In base a quanto riporta l’organizzazione internazionale per i diritti umani, sono documentati almeno 20 casi di esecuzione di manifestanti durante i tre mesi di proteste. Tra le 50 vittime uccise durante gli scontri, 7 sono minori: nessuno di loro partecipava o stava manifestando, tutti erano indigenas, alcuni sono stati colpiti alla schiena. Si deve ricordare anche il caso straziante di Rosalino Flores, ferito durante una manifestazione con 36 perdigones dalle forze dell’ordine. È morto dopo più di 70 giorni di atroce agonia.
“Invece di chiedere ai suoi subordinati di rendere conto di quanto stessero facendo, la presidente Boluarte promosse di grado alti ufficiali che avevano supervisionato le operazioni delle forze armate e della polizia, che avevano causato numerosi morti”, scrive Amnesty.
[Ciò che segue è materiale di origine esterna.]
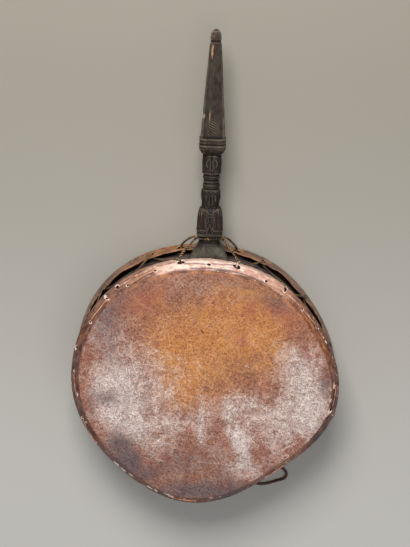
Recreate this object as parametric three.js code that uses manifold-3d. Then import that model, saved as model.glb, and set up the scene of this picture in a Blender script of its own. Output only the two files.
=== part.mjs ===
// A shaman's frame drum: a bent wooden shell between two laced hide heads, with a carved handle.
// Millimetres, +Z up. The drum lies on its back head, and the handle points along +Y.
import * as THREE from 'three';
import { mergeVertices } from 'three/addons/utils/BufferGeometryUtils.js';
import Module from 'manifold-3d';

const wasm = await Module();
wasm.setup();

// Drum
const DRUM_DEPTH = 112; // from the back head's face to the front head's face
const SHELL_RADIUS = 193; // mean outer radius of the bent board
const SHELL_WALL = 7;
const SHELL_ROUNDING = 2; // the bearing edges are eased by this much
const SKIN = 1.4; // hide thickness
const HOOP_THICKNESS = 11; // the cane hoop that each hide is stretched over
const HOOP_SETBACK = 13; // from a head's face to the middle of its hoop
const SKIRT_DEPTH = 34; // from a head's face to the hide's free edge
const SKIRT_LEAN = THREE.MathUtils.degToRad(12); // the skirt draws in below its hoop
const FIT_GAP = 0.3; // clearance between pieces that touch

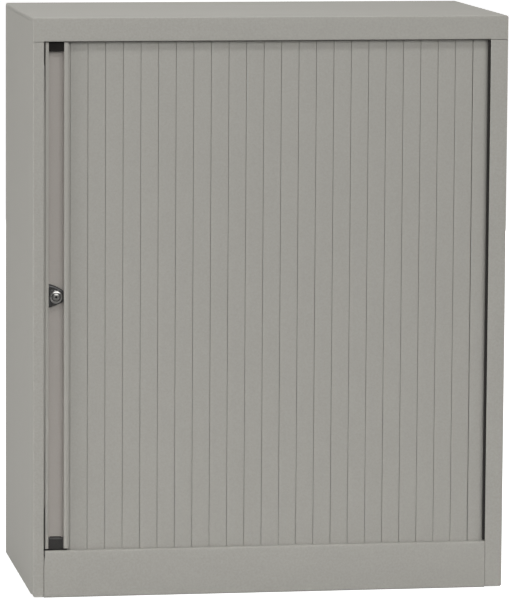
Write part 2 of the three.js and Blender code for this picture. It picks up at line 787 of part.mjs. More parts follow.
add('top_panel', topPanel(), paintedSteel());
add('left_side_panel', sidePanel(-1, leftStileWidth), paintedSteel());
add('right_side_panel', sidePanel(1, rightStileWidth), paintedSteel());
add('back_panel', backPanel(), paintedSteel());
add('plinth_panel', plinthPanel(), paintedSteel());
add('rear_plinth_rail', rearRail(), paintedSteel());
add('base_pan', basePan(), paintedSteel());
add('ceiling_pan', ceilingPan(), paintedSteel());
add('bottom_track', track(bottomTrackFoot, true), greyPlastic());
add('top_track', track(topTrackFoot, false), greyPlastic());
add('right_liner', rightLiner(), paintedSteel());
add('back_liner', backLiner(), paintedSteel());
add('inner_floor', innerFloor(), paintedSteel());
add('left_front_upright', upright(-1, leftWall, frontUprightY), paintedSteel());
add('left_rear_upright', upright(-1, leftWall, rearUprightY), paintedSteel());
add('right_front_upright', upright(1, rightWall, frontUprightY), paintedSteel());
add('right_rear_upright', upright(1, rightWall, rearUprightY), paintedSteel());
['lower', 'upper'].forEach((level, i) => add(`${level}_shelf`, shelf(shelfSlots[i]), paintedSteel()));
add('strike_plate', strikePlate(), zinc());

const grooveFoot = bottomTrackFoot + trackFloor + fit;
const grooveTop = topTrackFoot + trackHeight - trackFloor - fit;
add('bottom_closing_buffer', closingBuffer(grooveFoot, bottomTrackFoot + trackHeight), rubber());
add('top_closing_buffer', closingBuffer(topTrackFoot, grooveTop), rubber());

add('leading_strip', leadingStrip(), stripMetal());
add('top_strip_cap', stripCap(1, stripTop, topCapHeight, slatTop), blackPlastic());
add('bottom_strip_cap', stripCap(-1, stripFoot, footCapHeight, slatFoot), blackPlastic());
add('lock_bezel', lockBezel(), blackPlastic());
add('lock_barrel', lockBarrel(), chrome());
add('lock_nut', lockNut(), zinc());
add('lock_plug', lockPlug(), chrome());
add('lock_cam', lockCam(), zinc());

for (let i = 0; i < flatSlatCount + sideSlatCount; i += 1) {
  const startRun = slatsLeft + i * slatPitch - cornerX;
  const name = i < flatSlatCount ? `slat_${i + 1}` : `side_slat_${i + 1 - flatSlatCount}`;
  add(name, prismZ(slatOutline(startRun), slatFoot, slatTop), slatPlastic());
}

export default cabinet;
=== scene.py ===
from math import asin, atan2, cos, pi, radians, sin, tan

import bmesh
import bpy
from mathutils import Matrix, Vector


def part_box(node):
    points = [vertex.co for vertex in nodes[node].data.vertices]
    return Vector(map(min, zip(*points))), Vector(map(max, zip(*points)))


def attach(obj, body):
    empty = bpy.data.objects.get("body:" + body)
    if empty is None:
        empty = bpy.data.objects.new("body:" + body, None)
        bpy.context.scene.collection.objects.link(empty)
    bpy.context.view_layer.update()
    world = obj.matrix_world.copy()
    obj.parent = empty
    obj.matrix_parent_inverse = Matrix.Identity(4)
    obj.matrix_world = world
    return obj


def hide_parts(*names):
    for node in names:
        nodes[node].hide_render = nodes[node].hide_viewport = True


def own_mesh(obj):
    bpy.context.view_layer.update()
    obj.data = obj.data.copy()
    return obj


# A grey steel cabinet with a tambour door. Metres, X to the right, Y to the back, Z up.

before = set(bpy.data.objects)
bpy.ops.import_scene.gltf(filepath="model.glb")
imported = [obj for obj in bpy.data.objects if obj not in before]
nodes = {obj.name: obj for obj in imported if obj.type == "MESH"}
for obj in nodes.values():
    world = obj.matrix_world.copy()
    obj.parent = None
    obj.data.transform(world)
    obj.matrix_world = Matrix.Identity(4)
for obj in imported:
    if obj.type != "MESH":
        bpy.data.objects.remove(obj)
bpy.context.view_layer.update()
mm = 0.001
print("frame loaded:", len(nodes), "nodes")

cabinet = {
    "width": 0.824,
    "height": 1.0,
    "depth": 0.43,
    "sheet": 1.2 * mm,
    "fit": 0.3 * mm,
    "headerHeight": 41.3 * mm,
    "leftStile": 18.8 * mm,
    "rightStile": 30.1 * mm,
    "rollRadius": 4.2 * mm,      # outer radius where the top rolls over into the sides
    "foldRadius": 2.6 * mm,      # outer radius of the folds that lie level
    "uprightRadius": 1.1 * mm,   # and of the upright ones
    "seam": 0.75 * mm,           # open joints between panels of the front
}
overrun = 1 * mm                 # how far a cutting block stands out past what it cuts
hair = 0.02 * mm                 # a hair's breadth, which a cut leaves or a test allows
halfWidth = cabinet["width"] / 2
front = -cabinet["depth"] / 2
back = cabinet["depth"] / 2
openingTop = cabinet["height"] - cabinet["headerHeight"]
openingLeft = -halfWidth + cabinet["leftStile"]
openingRight = halfWidth - cabinet["rightStile"]


# Meshes

meshing = {
    "smoothAngle": 32,           # degrees: flatter edges than this are shaded smooth
    "turnedAngle": 40,           # the same for turned parts
    "crispAngle": 30,            # and for the lock's face
    "bevelAngle": 40,            # degrees: sharper edges than this are softened
    "bevelSegments": 2,
    "mergeDistance": 1e-7,
    "cadMergeDistance": 2e-6,
    "flatAngle": 0.3,            # degrees: flatter edges of a CAD mesh are dissolved
    "leastRadius": 0.2 * mm,     # of the inner side of a fold
    "foldSteps": 8,
}


def shadeByAngle(mesh, angle=meshing["smoothAngle"]):
    mesh.shade_smooth()
    mesh.set_sharp_from_angle(angle=radians(angle))


def newPiece(name, verts, faces):
    mesh = bpy.data.meshes.new(name)
    mesh.from_pydata([tuple(v) for v in verts], [], faces)
    mesh.validate()
    piece = bpy.data.objects.new(name, mesh)
    bpy.context.scene.collection.objects.link(piece)
    shadeByAngle(mesh)
    return piece


def prismPiece(name, outline, start, end, place):
    # place turns (a, b, along) into (x, y, z)
    count = len(outline)
    verts = [place(a, b, along) for along in (start, end) for a, b in outline]
    sides = [(i, (i + 1) % count, count + (i + 1) % count, count + i) for i in range(count)]
    piece = newPiece(name, verts, sides + [tuple(reversed(range(count))), tuple(range(count, 2 * count))])
    pointOutwards(piece.data)
    return piece


def pointOutwards(mesh):
    work = bmesh.new()
    work.from_mesh(mesh)
    bmesh.ops.remove_doubles(work, verts=work.verts, dist=meshing["mergeDistance"])
    bmesh.ops.recalc_face_normals(work, faces=work.faces)
    if work.calc_volume(signed=True) < 0:
        bmesh.ops.reverse_faces(work, faces=work.faces)
    work.to_mesh(mesh)
    work.free()


def alongX(y, z, x):
    return (x, y, z)


def alongY(x, z, y):
    return (x, y, z)


def alongZ(x, y, z):
    return (x, y, z)


def roundCorners(points, steps):
    # points are (a, b, radius); a radius of 0 keeps the corner sharp
    result = []
    for i, (a, b, radius) in enumerate(points):
        before = Vector(points[i - 1][:2]) - Vector((a, b))
        after = Vector(points[(i + 1) % len(points)][:2]) - Vector((a, b))
        if radius <= 0:
            result.append((a, b))
            continue
        before.normalize()
        after.normalize()
        half = before.angle(after) / 2
        reach = radius / tan(half)
        centre = Vector((a, b)) + (before + after).normalized() * (radius / sin(half))
        first = Vector((a, b)) + before * reach - centre
        last = Vector((a, b)) + after * reach - centre
        turn = atan2(first.x * last.y - first.y * last.x, first.dot(last))
        for k in range(steps + 1):
            point = Matrix.Rotation(turn * k / steps, 2) @ first
            result.append((centre.x + point.x, centre.y + point.y))
    return result


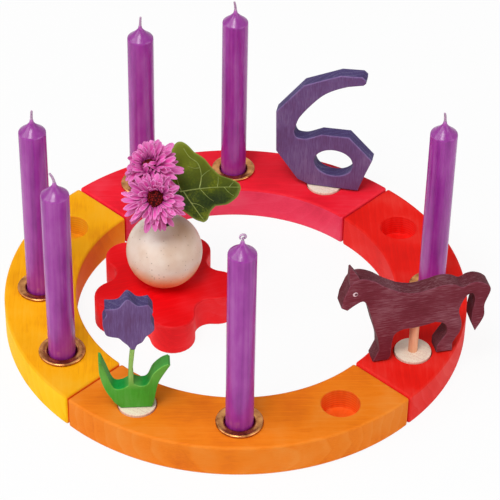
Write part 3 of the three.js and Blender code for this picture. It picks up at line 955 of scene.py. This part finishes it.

La repressione ha causato inoltre 1400 feriti, centinaia in gravi condizioni, mentre centinaia di manifestanti sono stati arrestati. Si ricorderà la polizia con i blindati all’università San Marcos di Lima: durante l’irruzione vennero arrestati oltre 200 studenti.
Domenica si chiederà finalmente giustizia per morti, feriti e attivisti arrestati durante le proteste per il rilascio di Castillo.
Giovedì 25 alcuni esponenti dei comitati hanno tenuto una conferenza stampa al Comune di Firenze con il consigliere Dmitrij Palagi, capogruppo di Sinistra Progetto Comune, che ha definito “contrarie alla democrazia” le modalità che “hanno portato alla destituzione di Pedro Castillo”.
“L’attuale contesto minaccia la vita di tante persone, reprime in modo violento le contestazioni e porta a una minaccia anche nei confronti dell’Amazzonia”.
Il Perù è come un povero seduto su una sedia d’oro. La lotta per la libertà di Castillo unisce inevitabilmente le istanze di riscatto dei popoli originari per la propria identità, alla difesa dell’ambiente contro lo sfruttamento delle risorse minerarie, il disboscamento della foresta Amazzonica, l’inquinamento del terreno e delle acque, il saccheggio delle enormi ricchezze di questa terra, che è la condanna alla miseria per il suo popolo.